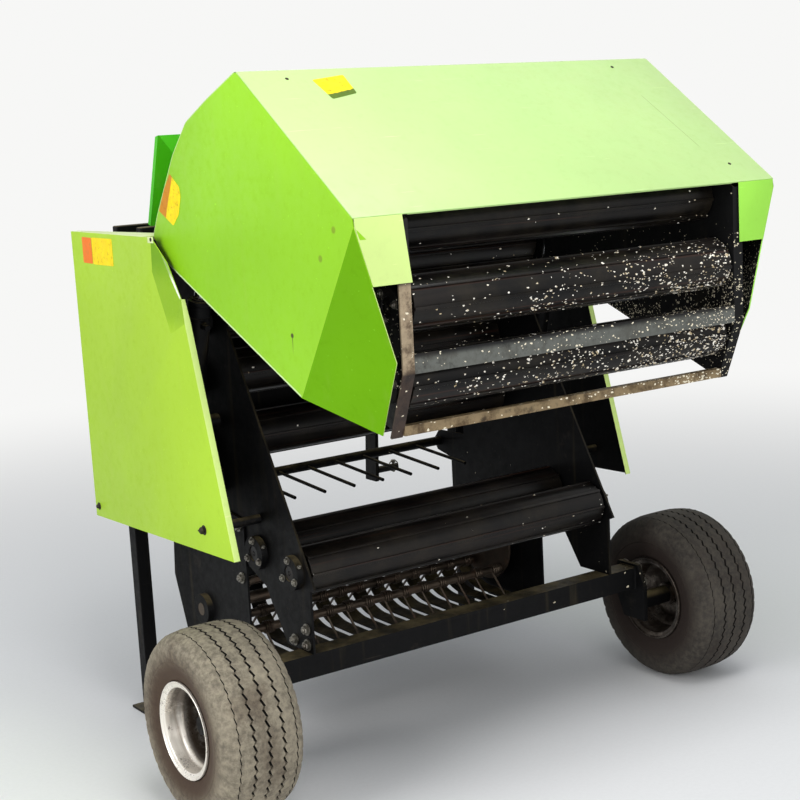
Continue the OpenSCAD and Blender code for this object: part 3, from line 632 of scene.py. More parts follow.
def modify(piece, kind, **settings):
    only(piece)
    bpy.ops.object.modifier_add(type=kind)
    modifier = piece.modifiers[-1]
    for key, value in settings.items():
        setattr(modifier, key, value)
    bpy.ops.object.modifier_apply(modifier=modifier.name)
    return piece


def rounded(piece, width, segments=2, angle=30):
    return modify(piece, "BEVEL", width=width, segments=segments, limit_method="ANGLE",
        angle_limit=math.radians(angle))


def rod(name, start, end, radius, sides=24, bevel=0.0):
    start, end = Vector(start), Vector(end)
    deselect()
    turn = (end - start).to_track_quat("Z", "Y").to_euler()
    bpy.ops.mesh.primitive_cylinder_add(vertices=sides, radius=radius, depth=(end - start).length,
        location=(start + end) / 2, rotation=turn)
    piece = added(name)
    return rounded(piece, bevel) if bevel else piece


def block(name, low, high, bevel=0.002):
    deselect()
    bpy.ops.mesh.primitive_cube_add(size=1, location=(Vector(low) + Vector(high)) / 2)
    bpy.context.object.scale = Vector(high) - Vector(low)
    return rounded(added(name), bevel)


def turned(name, profile, centre, along=(1, 0, 0), steps=48):
    """A profile of (radius, distance along the axis) points, spun once round that axis."""
    along = Vector(along).normalized()
    side = Vector((0, 0, 1)) if abs(along.z) < 0.9 else Vector((0, 1, 0))
    side = (side - side.dot(along) * along).normalized()
    points = [Vector(centre) + side * r + along * d for r, d in profile]
    piece = flat(name, points)
    edit(piece, lambda: bpy.ops.mesh.delete(type="ONLY_FACE"), pick=lambda face: True)
    edit(piece, lambda: bpy.ops.mesh.spin(steps=steps, angle=2 * math.pi, center=centre, axis=along),
        lambda: bpy.ops.mesh.select_all(action="SELECT"),
        lambda: bpy.ops.mesh.remove_doubles(threshold=0.00001),
        lambda: bpy.ops.mesh.normals_make_consistent(inside=False), mode="VERT")
    return piece


def standing(name, profile, steps):
    """A turned part that stands on its +Z, ready to be copied."""
    return turned(name, profile, (0, 0, 0), (0, 0, 1), steps)


def joined(name, *pieces):
    only(*pieces)
    bpy.ops.object.join()
    return named(bpy.context.object, name)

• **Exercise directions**
Please output the entire listing exactly as it stands.

• **Task output**
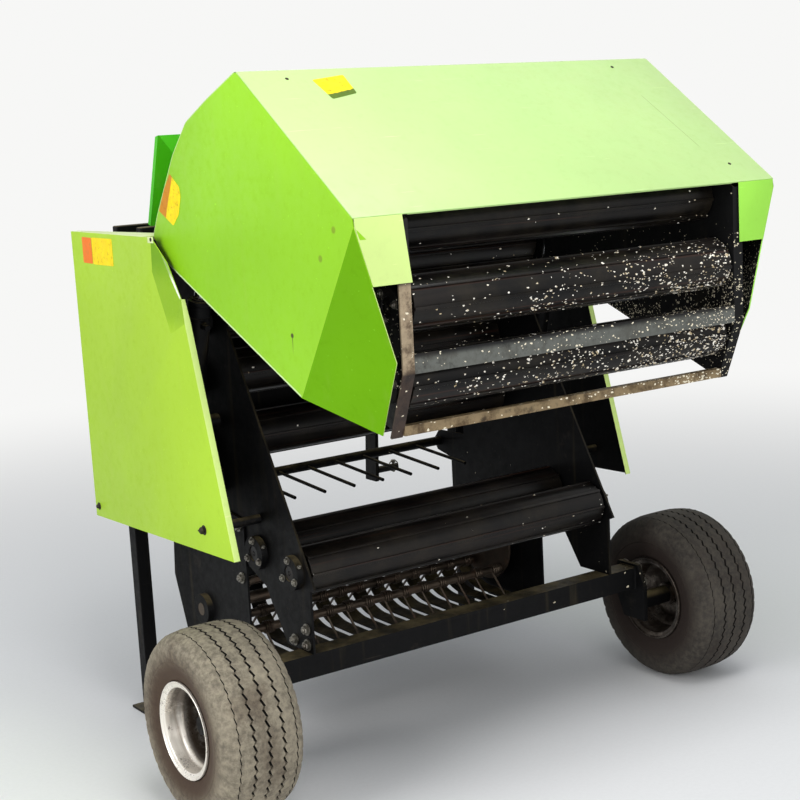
Continue the OpenSCAD and Blender code for this object: part 3, from line 632 of scene.py. More parts follow.
def modify(piece, kind, **settings):
    only(piece)
    bpy.ops.object.modifier_add(type=kind)
    modifier = piece.modifiers[-1]
    for key, value in settings.items():
        setattr(modifier, key, value)
    bpy.ops.object.modifier_apply(modifier=modifier.name)
    return piece


def rounded(piece, width, segments=2, angle=30):
    return modify(piece, "BEVEL", width=width, segments=segments, limit_method="ANGLE",
        angle_limit=math.radians(angle))


def rod(name, start, end, radius, sides=24, bevel=0.0):
    start, end = Vector(start), Vector(end)
    deselect()
    turn = (end - start).to_track_quat("Z", "Y").to_euler()
    bpy.ops.mesh.primitive_cylinder_add(vertices=sides, radius=radius, depth=(end - start).length,
        location=(start + end) / 2, rotation=turn)
    piece = added(name)
    return rounded(piece, bevel) if bevel else piece


def block(name, low, high, bevel=0.002):
    deselect()
    bpy.ops.mesh.primitive_cube_add(size=1, location=(Vector(low) + Vector(high)) / 2)
    bpy.context.object.scale = Vector(high) - Vector(low)
    return rounded(added(name), bevel)


def turned(name, profile, centre, along=(1, 0, 0), steps=48):
    """A profile of (radius, distance along the axis) points, spun once round that axis."""
    along = Vector(along).normalized()
    side = Vector((0, 0, 1)) if abs(along.z) < 0.9 else Vector((0, 1, 0))
    side = (side - side.dot(along) * along).normalized()
    points = [Vector(centre) + side * r + along * d for r, d in profile]
    piece = flat(name, points)
    edit(piece, lambda: bpy.ops.mesh.delete(type="ONLY_FACE"), pick=lambda face: True)
    edit(piece, lambda: bpy.ops.mesh.spin(steps=steps, angle=2 * math.pi, center=centre, axis=along),
        lambda: bpy.ops.mesh.select_all(action="SELECT"),
        lambda: bpy.ops.mesh.remove_doubles(threshold=0.00001),
        lambda: bpy.ops.mesh.normals_make_consistent(inside=False), mode="VERT")
    return piece


def standing(name, profile, steps):
    """A turned part that stands on its +Z, ready to be copied."""
    return turned(name, profile, (0, 0, 0), (0, 0, 1), steps)


def joined(name, *pieces):
    only(*pieces)
    bpy.ops.object.join()
    return named(bpy.context.object, name)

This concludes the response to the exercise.